● Description of the task
Locate the lines where "metres" occurs and copy them as they stand.

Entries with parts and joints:
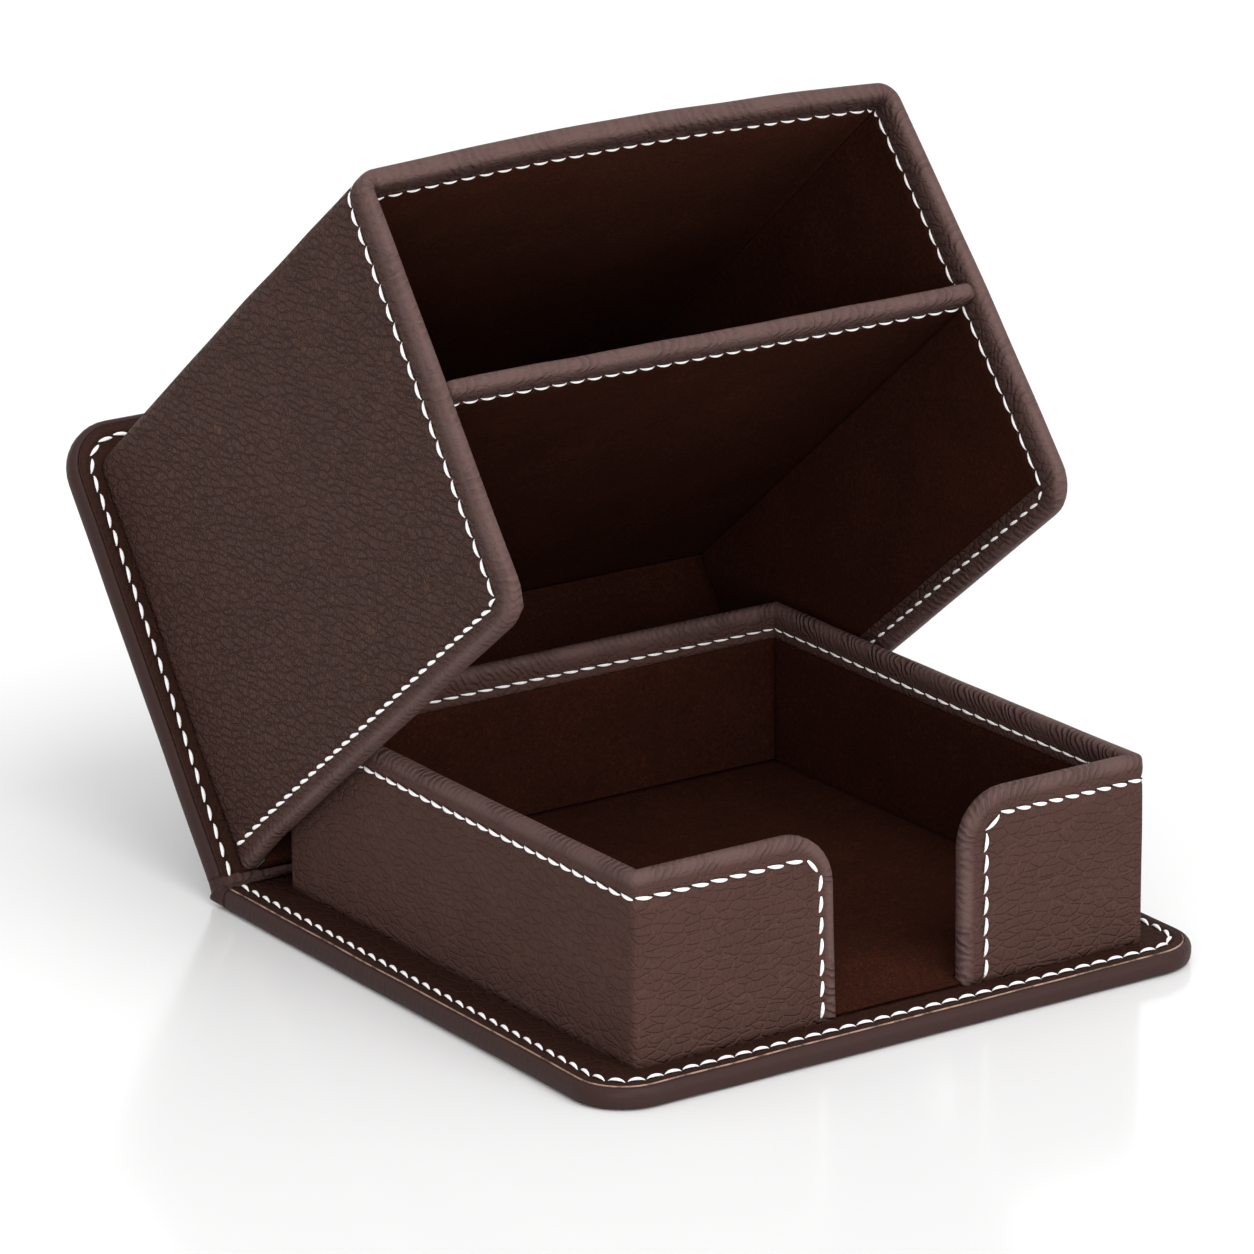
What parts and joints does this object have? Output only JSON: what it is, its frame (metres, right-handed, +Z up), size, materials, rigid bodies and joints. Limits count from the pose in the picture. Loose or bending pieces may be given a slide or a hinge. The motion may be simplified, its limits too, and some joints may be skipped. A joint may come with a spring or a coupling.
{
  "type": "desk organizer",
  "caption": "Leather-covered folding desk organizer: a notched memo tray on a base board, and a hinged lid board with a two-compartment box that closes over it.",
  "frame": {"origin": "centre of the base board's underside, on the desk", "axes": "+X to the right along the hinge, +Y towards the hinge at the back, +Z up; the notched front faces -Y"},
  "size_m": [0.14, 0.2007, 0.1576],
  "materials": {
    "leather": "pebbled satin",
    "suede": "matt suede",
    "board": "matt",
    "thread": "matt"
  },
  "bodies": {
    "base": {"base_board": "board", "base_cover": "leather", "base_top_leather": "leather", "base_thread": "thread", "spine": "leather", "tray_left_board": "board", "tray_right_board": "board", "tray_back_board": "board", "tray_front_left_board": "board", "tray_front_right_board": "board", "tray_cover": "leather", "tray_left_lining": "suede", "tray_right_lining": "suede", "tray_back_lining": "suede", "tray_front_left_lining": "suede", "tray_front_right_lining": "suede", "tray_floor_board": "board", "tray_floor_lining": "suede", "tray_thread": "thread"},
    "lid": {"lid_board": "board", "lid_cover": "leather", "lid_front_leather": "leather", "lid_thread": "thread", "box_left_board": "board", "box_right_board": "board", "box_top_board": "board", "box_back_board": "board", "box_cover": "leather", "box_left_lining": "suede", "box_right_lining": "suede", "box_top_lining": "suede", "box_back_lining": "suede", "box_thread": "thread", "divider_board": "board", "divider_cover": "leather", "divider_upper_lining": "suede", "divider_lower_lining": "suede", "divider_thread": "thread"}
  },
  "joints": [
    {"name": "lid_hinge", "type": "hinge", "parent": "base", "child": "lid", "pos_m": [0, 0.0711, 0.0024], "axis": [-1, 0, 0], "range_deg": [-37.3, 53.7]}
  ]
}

==

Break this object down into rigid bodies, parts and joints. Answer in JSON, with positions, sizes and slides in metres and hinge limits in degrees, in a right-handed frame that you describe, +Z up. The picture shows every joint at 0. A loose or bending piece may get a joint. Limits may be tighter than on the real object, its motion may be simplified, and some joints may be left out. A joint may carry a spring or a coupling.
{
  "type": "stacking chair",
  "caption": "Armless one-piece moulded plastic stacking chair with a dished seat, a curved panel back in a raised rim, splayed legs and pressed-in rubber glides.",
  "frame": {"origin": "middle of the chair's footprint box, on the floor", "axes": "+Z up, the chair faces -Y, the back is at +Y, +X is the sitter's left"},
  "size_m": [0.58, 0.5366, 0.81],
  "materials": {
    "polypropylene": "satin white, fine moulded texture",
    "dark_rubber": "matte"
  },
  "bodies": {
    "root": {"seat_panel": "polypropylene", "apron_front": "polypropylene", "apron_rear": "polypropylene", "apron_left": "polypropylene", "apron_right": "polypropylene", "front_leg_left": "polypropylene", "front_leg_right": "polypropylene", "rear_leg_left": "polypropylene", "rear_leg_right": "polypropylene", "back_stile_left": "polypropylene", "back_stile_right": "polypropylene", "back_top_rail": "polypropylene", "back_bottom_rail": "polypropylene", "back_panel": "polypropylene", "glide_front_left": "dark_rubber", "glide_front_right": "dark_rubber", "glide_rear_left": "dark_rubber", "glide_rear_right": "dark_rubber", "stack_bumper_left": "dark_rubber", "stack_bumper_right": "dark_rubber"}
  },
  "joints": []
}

● Result of the exercise
What parts and joints does this object have? Output only JSON: what it is, its frame (metres, right-handed, +Z up), size, materials, rigid bodies and joints. Limits count from the pose in the picture. Loose or bending pieces may be given a slide or a hinge. The motion may be simplified, its limits too, and some joints may be skipped. A joint may come with a spring or a coupling.
Break this object down into rigid bodies, parts and joints. Answer in JSON, with positions, sizes and slides in metres and hinge limits in degrees, in a right-handed frame that you describe, +Z up. The picture shows every joint at 0. A loose or bending piece may get a joint. Limits may be tighter than on the real object, its motion may be simplified, and some joints may be left out. A joint may carry a spring or a coupling.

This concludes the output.